Records that describe objects:
---*---
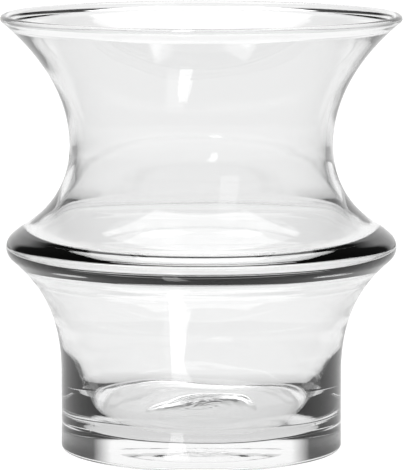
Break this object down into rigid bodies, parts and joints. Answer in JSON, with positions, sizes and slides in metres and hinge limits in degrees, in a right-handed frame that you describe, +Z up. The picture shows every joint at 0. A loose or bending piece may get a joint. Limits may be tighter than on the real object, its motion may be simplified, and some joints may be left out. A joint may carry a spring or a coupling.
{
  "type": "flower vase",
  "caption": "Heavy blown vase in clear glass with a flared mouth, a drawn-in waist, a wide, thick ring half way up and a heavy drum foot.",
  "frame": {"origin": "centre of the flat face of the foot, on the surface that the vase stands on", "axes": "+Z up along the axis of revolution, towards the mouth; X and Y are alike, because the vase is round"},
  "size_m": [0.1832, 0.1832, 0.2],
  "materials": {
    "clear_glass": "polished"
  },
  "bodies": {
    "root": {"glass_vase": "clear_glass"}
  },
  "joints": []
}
---*---
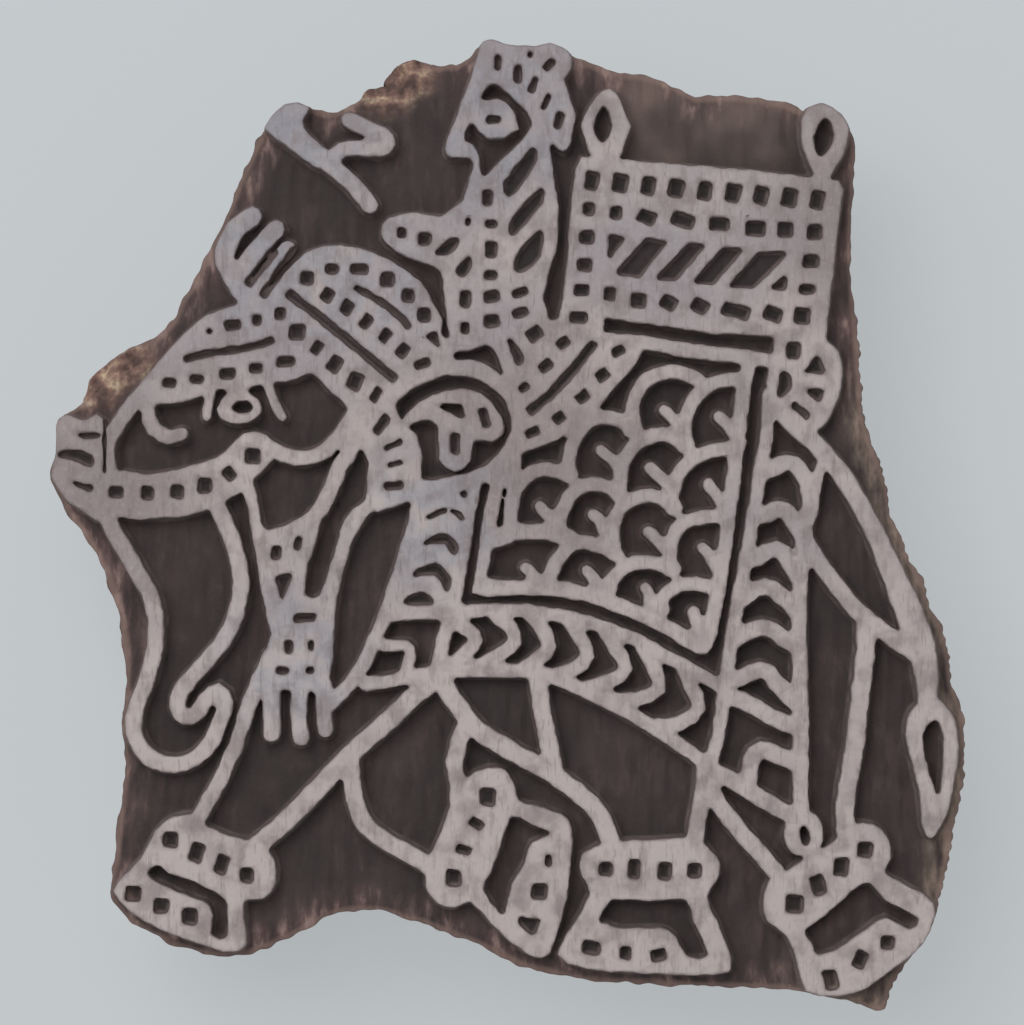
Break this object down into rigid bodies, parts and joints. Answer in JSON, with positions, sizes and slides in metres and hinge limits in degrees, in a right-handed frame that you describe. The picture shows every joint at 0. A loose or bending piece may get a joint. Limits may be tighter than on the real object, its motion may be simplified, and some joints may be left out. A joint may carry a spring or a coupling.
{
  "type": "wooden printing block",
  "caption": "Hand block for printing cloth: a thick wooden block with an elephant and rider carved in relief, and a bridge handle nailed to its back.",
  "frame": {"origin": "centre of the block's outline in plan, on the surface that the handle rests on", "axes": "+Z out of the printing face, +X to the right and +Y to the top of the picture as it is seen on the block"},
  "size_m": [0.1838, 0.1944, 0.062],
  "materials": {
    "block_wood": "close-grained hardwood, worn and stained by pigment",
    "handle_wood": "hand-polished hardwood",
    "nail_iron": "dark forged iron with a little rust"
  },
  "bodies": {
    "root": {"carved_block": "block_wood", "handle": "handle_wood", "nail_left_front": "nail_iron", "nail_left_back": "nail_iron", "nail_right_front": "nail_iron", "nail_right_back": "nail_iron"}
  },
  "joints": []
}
---*---
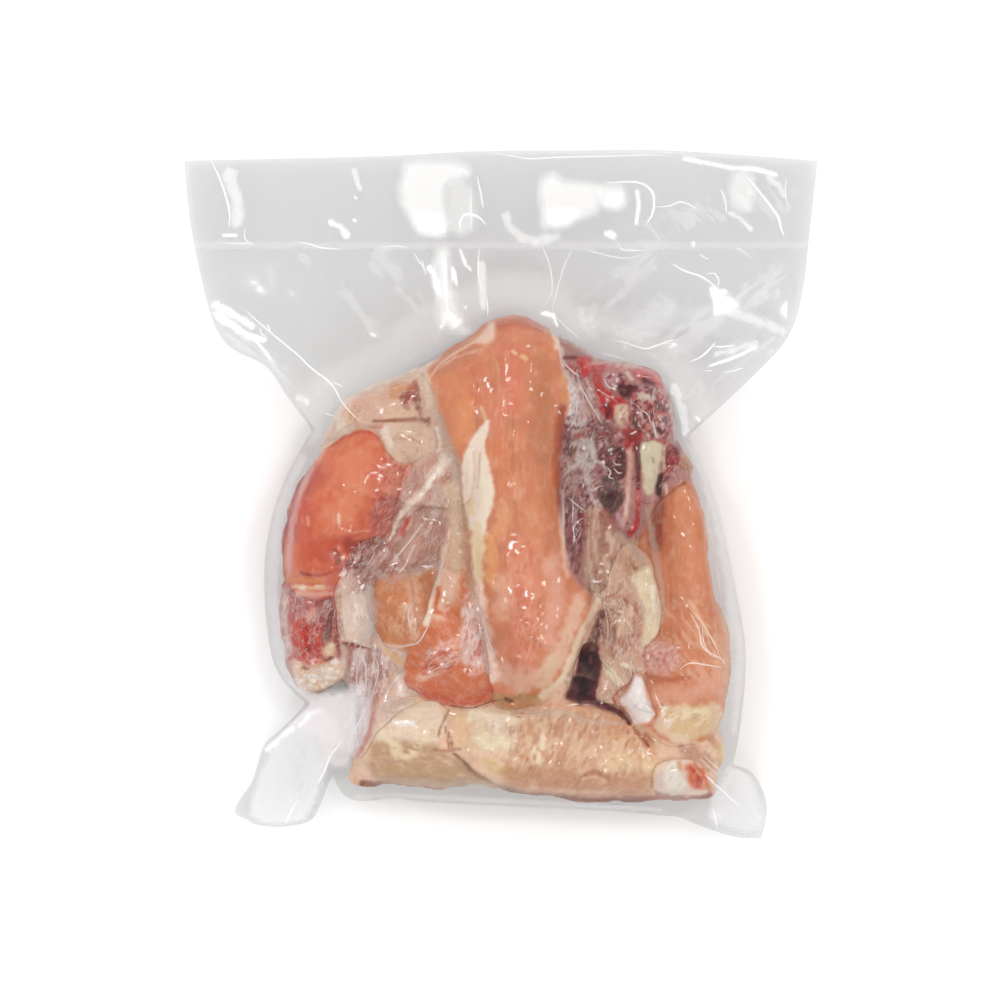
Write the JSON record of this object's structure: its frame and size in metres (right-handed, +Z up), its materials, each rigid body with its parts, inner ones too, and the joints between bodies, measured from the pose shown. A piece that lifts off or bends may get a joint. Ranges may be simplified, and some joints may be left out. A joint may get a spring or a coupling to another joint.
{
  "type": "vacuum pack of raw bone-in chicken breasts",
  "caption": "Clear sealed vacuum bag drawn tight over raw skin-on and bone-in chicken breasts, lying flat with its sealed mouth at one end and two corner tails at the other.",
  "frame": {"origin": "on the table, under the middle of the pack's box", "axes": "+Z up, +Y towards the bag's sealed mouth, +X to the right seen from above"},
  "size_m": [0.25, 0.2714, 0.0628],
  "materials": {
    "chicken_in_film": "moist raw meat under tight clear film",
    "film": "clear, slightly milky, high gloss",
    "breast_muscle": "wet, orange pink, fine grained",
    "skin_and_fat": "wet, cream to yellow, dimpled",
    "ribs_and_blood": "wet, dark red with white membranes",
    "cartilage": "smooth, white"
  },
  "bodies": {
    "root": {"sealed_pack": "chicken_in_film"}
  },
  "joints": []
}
---*---
_WORK INSTRUCTIONS_: Pick out all lines containing the string "from".

_EXERCISE SOLUTION_:
Write the JSON record of this object's structure: its frame and size in metres (right-handed, +Z up), its materials, each rigid body with its parts, inner ones too, and the joints between bodies, measured from the pose shown. A piece that lifts off or bends may get a joint. Ranges may be simplified, and some joints may be left out. A joint may get a spring or a coupling to another joint.
  "frame": {"origin": "on the table, under the middle of the pack's box", "axes": "+Z up, +Y towards the bag's sealed mouth, +X to the right seen from above"},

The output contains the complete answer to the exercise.